Look through the entries below and extract exactly the lines from the one containing "chamfer(bore_edges.sort_by(Axis.Z)[-1], length=bore_chamfer)" through the one containing "record = json.load(file)", ends included.
— Start DATASET EXCERPTS —
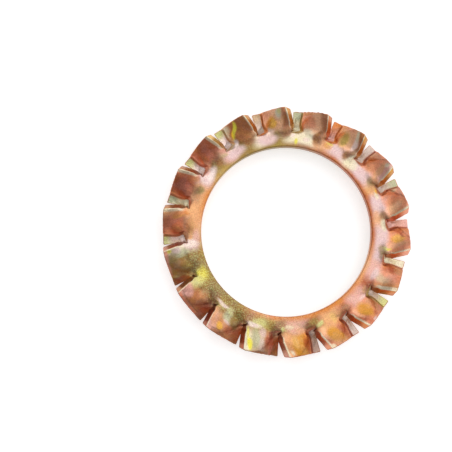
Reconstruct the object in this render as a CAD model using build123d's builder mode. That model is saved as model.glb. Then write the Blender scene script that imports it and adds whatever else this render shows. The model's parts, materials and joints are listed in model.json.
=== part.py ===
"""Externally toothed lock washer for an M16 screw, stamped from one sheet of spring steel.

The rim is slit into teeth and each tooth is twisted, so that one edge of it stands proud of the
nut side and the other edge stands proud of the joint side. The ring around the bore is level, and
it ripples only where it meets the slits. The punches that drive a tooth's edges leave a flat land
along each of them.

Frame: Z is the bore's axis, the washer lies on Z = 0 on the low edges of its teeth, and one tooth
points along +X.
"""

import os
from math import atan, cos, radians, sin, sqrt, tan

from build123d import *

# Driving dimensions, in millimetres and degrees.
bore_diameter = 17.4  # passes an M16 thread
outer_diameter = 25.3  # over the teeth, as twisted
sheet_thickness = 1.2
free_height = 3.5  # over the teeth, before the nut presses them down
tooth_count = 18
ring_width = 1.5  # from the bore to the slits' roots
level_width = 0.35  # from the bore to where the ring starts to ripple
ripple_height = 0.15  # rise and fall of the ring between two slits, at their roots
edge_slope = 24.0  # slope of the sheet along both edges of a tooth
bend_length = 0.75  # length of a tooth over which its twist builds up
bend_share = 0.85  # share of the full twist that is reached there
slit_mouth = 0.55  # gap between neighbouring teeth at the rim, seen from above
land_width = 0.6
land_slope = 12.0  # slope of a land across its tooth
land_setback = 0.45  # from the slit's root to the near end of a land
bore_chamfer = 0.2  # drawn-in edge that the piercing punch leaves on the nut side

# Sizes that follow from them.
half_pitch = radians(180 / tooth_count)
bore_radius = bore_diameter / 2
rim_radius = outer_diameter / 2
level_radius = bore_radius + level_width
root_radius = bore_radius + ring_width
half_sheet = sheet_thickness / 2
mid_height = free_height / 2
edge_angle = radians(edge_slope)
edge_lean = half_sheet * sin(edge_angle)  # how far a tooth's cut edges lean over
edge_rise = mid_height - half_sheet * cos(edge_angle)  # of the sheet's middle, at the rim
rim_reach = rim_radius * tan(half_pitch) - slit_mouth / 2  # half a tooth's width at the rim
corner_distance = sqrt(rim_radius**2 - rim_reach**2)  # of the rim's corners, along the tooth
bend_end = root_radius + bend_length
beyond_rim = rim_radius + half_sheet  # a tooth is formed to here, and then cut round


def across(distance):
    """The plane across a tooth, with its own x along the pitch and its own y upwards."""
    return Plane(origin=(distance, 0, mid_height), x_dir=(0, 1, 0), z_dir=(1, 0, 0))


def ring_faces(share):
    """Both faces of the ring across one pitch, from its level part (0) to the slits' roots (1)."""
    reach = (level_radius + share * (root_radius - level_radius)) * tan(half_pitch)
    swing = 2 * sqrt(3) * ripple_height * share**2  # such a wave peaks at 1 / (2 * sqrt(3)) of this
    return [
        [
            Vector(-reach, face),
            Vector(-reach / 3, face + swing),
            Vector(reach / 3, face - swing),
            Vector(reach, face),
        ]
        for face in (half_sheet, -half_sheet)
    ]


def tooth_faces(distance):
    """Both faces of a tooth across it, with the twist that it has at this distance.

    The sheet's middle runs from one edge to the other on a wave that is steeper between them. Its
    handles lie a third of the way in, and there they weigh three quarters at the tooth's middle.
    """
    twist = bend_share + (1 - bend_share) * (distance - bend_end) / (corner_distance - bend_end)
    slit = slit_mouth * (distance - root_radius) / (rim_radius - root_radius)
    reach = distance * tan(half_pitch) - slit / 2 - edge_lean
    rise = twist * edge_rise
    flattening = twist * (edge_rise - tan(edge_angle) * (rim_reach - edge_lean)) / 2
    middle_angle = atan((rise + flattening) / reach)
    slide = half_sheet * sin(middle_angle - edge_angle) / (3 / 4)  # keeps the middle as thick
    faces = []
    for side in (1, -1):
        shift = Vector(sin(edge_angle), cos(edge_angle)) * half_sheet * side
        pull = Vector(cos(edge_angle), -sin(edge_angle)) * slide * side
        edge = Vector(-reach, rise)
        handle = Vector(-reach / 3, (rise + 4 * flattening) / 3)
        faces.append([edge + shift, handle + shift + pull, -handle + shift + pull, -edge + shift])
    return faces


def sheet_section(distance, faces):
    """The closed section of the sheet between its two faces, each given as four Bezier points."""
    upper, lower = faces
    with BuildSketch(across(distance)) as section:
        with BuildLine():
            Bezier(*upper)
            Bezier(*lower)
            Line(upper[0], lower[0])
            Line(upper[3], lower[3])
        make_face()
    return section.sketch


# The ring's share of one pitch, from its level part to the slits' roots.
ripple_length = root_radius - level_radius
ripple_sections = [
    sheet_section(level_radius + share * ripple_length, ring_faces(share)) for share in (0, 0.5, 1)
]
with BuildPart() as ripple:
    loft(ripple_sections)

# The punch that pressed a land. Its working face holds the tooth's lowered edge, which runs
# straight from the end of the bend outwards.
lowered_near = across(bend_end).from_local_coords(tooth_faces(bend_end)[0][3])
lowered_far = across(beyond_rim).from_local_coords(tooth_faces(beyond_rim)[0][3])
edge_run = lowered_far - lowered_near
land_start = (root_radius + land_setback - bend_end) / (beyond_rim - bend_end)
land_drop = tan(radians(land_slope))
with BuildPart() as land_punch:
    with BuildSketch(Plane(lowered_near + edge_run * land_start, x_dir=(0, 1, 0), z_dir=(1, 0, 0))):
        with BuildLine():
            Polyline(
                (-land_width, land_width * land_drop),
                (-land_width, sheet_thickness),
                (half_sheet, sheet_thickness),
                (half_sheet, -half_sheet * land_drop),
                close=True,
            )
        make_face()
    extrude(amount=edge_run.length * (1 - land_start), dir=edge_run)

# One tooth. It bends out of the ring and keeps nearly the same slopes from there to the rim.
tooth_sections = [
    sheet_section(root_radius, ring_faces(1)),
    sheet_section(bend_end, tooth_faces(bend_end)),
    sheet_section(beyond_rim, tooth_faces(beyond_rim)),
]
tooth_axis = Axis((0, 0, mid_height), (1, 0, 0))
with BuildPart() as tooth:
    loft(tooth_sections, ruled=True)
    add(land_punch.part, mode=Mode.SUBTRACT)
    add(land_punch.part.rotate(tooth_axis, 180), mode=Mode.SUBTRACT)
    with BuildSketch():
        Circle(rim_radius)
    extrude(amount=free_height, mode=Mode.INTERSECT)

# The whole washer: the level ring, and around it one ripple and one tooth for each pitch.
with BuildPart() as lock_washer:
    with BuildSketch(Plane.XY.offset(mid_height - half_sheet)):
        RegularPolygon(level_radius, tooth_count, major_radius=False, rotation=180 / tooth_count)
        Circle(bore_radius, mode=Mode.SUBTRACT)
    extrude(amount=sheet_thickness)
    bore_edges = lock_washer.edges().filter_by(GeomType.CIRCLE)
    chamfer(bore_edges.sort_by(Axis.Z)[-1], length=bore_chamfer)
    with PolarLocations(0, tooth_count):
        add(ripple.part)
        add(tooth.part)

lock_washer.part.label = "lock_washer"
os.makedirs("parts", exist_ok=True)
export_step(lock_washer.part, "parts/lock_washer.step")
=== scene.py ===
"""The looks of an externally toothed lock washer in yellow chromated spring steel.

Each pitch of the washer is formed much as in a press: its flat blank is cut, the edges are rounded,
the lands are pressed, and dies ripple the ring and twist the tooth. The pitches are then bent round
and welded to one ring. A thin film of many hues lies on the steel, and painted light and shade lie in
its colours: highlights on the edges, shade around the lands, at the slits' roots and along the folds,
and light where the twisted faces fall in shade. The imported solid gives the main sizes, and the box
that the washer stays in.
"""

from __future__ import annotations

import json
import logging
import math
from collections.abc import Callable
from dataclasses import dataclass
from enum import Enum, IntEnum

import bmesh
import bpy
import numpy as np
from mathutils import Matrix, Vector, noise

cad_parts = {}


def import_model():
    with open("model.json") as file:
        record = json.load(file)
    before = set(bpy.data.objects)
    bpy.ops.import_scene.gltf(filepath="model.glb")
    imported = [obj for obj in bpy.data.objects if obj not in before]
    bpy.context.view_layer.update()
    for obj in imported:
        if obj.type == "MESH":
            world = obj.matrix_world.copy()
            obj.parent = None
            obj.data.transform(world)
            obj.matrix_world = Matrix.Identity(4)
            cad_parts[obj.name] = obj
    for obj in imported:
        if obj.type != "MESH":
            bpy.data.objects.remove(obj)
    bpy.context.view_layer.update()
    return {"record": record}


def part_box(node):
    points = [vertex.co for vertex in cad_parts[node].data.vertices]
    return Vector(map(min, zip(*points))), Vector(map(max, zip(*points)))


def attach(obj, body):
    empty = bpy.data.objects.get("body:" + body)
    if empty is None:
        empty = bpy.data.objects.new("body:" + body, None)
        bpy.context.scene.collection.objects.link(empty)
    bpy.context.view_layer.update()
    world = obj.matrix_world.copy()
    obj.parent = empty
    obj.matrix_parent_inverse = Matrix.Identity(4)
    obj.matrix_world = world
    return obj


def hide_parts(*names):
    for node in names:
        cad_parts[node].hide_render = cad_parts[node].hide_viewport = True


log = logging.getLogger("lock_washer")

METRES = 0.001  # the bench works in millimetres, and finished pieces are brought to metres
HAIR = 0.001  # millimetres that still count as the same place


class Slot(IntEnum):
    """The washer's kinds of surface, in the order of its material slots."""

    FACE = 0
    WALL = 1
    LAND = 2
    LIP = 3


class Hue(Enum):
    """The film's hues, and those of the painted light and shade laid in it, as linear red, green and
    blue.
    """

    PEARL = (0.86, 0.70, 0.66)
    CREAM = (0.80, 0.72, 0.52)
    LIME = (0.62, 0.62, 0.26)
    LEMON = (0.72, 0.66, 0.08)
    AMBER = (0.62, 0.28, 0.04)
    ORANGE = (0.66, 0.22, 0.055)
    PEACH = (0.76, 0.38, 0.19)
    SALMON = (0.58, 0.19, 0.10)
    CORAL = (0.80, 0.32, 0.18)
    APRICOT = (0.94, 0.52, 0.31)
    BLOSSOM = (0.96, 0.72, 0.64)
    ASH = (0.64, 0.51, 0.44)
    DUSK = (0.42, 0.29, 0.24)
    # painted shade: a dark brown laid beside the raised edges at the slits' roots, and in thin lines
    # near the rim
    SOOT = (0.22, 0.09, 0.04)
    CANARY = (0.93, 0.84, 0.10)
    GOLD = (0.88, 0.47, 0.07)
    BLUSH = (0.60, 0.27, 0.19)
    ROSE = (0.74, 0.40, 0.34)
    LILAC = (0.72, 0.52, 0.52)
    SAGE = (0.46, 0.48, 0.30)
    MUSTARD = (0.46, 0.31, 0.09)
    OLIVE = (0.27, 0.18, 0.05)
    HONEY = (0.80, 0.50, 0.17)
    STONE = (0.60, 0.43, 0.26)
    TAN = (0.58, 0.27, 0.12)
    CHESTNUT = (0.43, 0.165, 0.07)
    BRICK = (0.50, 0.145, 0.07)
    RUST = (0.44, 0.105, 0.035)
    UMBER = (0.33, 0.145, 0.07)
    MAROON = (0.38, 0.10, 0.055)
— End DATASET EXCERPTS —
— Start DATASET EXCERPTS —
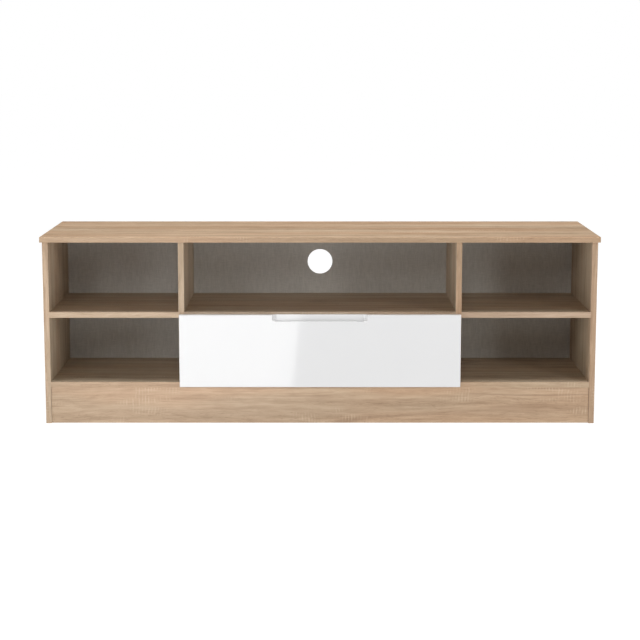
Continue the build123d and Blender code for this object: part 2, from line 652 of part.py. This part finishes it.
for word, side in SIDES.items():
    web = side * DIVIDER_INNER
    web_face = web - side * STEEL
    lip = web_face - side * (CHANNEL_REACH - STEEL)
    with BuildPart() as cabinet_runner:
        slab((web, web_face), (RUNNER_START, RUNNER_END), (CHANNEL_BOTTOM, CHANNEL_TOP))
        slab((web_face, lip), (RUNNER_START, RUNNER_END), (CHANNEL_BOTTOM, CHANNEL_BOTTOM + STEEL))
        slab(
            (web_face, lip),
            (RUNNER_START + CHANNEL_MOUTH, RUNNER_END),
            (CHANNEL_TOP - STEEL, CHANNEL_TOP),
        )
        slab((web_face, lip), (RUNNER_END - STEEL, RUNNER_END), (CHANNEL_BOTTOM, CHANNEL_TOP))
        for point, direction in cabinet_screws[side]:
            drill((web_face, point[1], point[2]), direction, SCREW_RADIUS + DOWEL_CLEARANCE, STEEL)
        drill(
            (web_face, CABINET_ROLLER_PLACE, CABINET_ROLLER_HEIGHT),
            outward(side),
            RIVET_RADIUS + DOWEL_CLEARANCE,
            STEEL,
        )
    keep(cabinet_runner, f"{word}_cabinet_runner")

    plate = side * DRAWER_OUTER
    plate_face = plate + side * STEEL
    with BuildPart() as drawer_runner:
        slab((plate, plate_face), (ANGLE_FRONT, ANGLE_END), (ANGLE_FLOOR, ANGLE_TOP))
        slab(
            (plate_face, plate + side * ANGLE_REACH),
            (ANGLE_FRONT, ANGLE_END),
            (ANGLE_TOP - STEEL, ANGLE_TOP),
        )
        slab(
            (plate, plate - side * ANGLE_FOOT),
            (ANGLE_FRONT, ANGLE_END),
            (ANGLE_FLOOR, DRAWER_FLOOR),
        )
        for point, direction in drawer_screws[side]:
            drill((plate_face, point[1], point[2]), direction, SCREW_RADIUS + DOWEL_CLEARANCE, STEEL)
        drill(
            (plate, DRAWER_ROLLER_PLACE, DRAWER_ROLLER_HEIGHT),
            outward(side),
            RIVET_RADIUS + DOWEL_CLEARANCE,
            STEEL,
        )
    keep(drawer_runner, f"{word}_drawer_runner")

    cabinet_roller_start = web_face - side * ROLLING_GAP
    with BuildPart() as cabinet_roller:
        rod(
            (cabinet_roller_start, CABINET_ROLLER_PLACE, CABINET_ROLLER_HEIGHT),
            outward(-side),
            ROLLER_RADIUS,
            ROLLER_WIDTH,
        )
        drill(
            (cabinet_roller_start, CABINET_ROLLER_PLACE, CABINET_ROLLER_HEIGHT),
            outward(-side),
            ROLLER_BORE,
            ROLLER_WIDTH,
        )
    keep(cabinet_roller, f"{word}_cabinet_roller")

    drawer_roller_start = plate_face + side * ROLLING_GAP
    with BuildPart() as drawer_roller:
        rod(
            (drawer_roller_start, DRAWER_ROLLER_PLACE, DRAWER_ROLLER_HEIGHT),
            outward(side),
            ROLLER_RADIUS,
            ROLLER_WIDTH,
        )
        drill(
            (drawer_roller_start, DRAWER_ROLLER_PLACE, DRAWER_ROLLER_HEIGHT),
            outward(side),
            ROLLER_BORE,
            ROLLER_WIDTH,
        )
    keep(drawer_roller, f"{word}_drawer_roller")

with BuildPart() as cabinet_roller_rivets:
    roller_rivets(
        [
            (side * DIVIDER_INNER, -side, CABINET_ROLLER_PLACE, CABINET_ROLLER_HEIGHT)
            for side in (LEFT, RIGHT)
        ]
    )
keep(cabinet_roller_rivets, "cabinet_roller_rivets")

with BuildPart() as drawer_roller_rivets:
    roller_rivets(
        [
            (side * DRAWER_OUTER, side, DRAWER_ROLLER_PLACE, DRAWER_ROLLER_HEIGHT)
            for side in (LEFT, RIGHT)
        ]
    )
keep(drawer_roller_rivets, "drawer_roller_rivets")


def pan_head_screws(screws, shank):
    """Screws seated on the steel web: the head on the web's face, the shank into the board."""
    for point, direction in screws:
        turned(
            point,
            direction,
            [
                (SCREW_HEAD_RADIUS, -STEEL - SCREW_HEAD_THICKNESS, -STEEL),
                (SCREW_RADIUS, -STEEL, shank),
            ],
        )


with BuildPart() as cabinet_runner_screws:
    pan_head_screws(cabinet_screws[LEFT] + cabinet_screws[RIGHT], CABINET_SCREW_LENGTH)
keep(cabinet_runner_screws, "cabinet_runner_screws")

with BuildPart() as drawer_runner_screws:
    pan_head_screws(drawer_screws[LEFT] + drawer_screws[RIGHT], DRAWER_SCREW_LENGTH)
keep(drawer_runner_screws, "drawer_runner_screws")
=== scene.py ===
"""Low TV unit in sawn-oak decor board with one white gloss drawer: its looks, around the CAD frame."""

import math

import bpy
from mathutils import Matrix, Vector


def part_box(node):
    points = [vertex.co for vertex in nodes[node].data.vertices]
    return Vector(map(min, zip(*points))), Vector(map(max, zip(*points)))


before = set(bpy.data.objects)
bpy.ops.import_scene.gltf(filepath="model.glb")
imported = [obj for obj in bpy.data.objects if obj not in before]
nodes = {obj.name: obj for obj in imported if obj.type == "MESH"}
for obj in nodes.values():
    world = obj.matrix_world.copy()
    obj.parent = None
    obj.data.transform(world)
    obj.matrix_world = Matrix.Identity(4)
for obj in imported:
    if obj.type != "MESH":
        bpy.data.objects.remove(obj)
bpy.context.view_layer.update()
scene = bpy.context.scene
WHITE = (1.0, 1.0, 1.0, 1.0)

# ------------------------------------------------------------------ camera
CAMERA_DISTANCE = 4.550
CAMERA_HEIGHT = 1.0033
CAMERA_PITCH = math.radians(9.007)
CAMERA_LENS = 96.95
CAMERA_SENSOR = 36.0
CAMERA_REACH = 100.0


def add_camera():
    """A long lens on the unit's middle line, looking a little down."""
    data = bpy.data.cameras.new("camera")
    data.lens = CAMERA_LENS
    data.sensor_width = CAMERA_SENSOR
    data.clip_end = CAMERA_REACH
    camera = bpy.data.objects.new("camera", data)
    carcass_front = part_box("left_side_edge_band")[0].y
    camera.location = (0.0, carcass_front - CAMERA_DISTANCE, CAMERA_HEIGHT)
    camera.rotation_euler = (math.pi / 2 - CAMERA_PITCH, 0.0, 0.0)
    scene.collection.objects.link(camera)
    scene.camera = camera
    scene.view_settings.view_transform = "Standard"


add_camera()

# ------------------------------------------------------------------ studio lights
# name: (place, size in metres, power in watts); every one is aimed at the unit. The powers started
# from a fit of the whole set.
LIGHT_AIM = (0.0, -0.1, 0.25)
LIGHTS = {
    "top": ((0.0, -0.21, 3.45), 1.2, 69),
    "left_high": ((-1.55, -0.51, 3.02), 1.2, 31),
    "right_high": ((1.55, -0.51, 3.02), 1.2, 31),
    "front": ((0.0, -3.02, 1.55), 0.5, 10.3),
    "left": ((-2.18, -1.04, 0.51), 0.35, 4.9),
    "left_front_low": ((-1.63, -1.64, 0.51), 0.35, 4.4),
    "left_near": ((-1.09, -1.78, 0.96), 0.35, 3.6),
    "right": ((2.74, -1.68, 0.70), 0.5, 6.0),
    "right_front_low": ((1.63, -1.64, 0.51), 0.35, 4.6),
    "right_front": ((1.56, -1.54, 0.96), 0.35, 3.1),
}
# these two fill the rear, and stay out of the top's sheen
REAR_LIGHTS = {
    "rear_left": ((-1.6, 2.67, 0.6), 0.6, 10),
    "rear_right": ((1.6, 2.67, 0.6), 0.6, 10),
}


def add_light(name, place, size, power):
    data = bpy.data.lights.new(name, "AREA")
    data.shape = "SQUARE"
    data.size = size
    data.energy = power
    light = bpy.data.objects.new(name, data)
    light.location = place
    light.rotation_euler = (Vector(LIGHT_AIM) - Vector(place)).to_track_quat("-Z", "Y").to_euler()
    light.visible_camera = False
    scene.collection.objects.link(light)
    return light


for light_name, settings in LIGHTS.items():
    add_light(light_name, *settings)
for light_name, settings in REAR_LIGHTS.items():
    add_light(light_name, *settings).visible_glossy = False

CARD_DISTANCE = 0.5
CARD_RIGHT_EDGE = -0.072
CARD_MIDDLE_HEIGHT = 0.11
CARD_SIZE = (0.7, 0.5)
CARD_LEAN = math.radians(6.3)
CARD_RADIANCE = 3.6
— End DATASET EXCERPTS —
# RESPONSE BELOW:
    chamfer(bore_edges.sort_by(Axis.Z)[-1], length=bore_chamfer)
    with PolarLocations(0, tooth_count):
        add(ripple.part)
        add(tooth.part)

lock_washer.part.label = "lock_washer"
os.makedirs("parts", exist_ok=True)
export_step(lock_washer.part, "parts/lock_washer.step")
=== scene.py ===
"""The looks of an externally toothed lock washer in yellow chromated spring steel.

Each pitch of the washer is formed much as in a press: its flat blank is cut, the edges are rounded,
the lands are pressed, and dies ripple the ring and twist the tooth. The pitches are then bent round
and welded to one ring. A thin film of many hues lies on the steel, and painted light and shade lie in
its colours: highlights on the edges, shade around the lands, at the slits' roots and along the folds,
and light where the twisted faces fall in shade. The imported solid gives the main sizes, and the box
that the washer stays in.
"""

from __future__ import annotations

import json
import logging
import math
from collections.abc import Callable
from dataclasses import dataclass
from enum import Enum, IntEnum

import bmesh
import bpy
import numpy as np
from mathutils import Matrix, Vector, noise

cad_parts = {}


def import_model():
    with open("model.json") as file:
        record = json.load(file)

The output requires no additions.